Department chairs have to try to predict what classes students may need or want based on past enrollment and cut the ones that don’t meet the criteria in terms of enrollment for a full class. O’Connor said classes that aren’t usually taken will be limited to annual/biannual classes, potentially making it more difficult for students to get courses they need. 

“We don’t have enough students in each class to be financially efficient,” O’Connor said. “We need to increase enrollment. But the thought is if we are cutting classes, how will we get enrollment?” 

The number of students enrolled in City College heavily impacts the budget that is received. Full-time equivalent student (FTES) is a calculation that derives what the school gets paid.

“If a student takes one class, they are partial FTES, so a full-time student is considered a full one,” Fahnestock said. 

Most students are not full-time, which impacts the amount of funding the school receives. Full-time equivalent faculty (FTEF) also matters as it takes multiple part-time faculty members to be considered FTEF. This calculation impacts how much the college spends on salaries as well as the financial efficiency of each department. 

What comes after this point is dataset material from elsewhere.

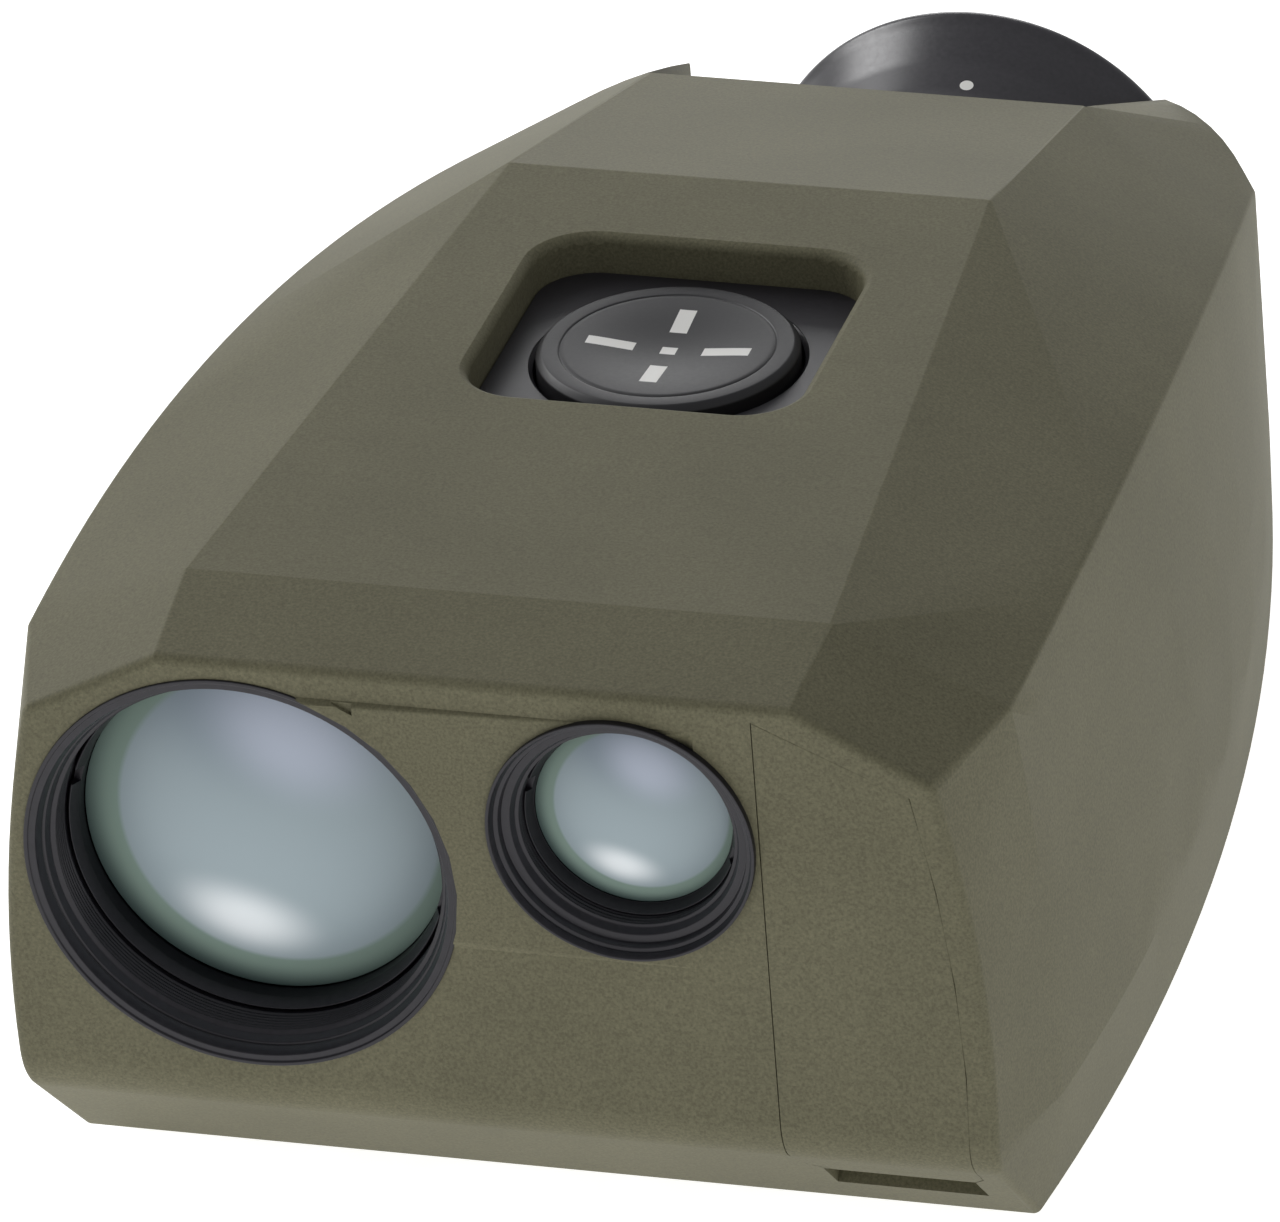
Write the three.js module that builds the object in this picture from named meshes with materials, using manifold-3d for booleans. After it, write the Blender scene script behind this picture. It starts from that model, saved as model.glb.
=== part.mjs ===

As a result, more part-time faculty members lose out on classes when non-efficient sections have to be cut. 

Additionally, the remaining concern involves the preparation needed from students for the upcoming year. 

According to O’Connor, Killebrew and Fahnestock, it is recommended that students register early and meet with counselors to get good information on classes they may need, and not wait until the last minute to enroll. Registering for classes as soon as possible increases chances students will get the classes they need to graduate.

Correction: April 30, 2024
A previous version of this story misspelled Brian Fahnestock as “Brain Fahenstock.” The Channels regrets this error.

Correction: May 6, 2024
A previous version of this story misstated facts about the statewide budget deficit and full-time equivalent faculty (FTEF) calculations. The previous version also included grammatical errors, which have been corrected.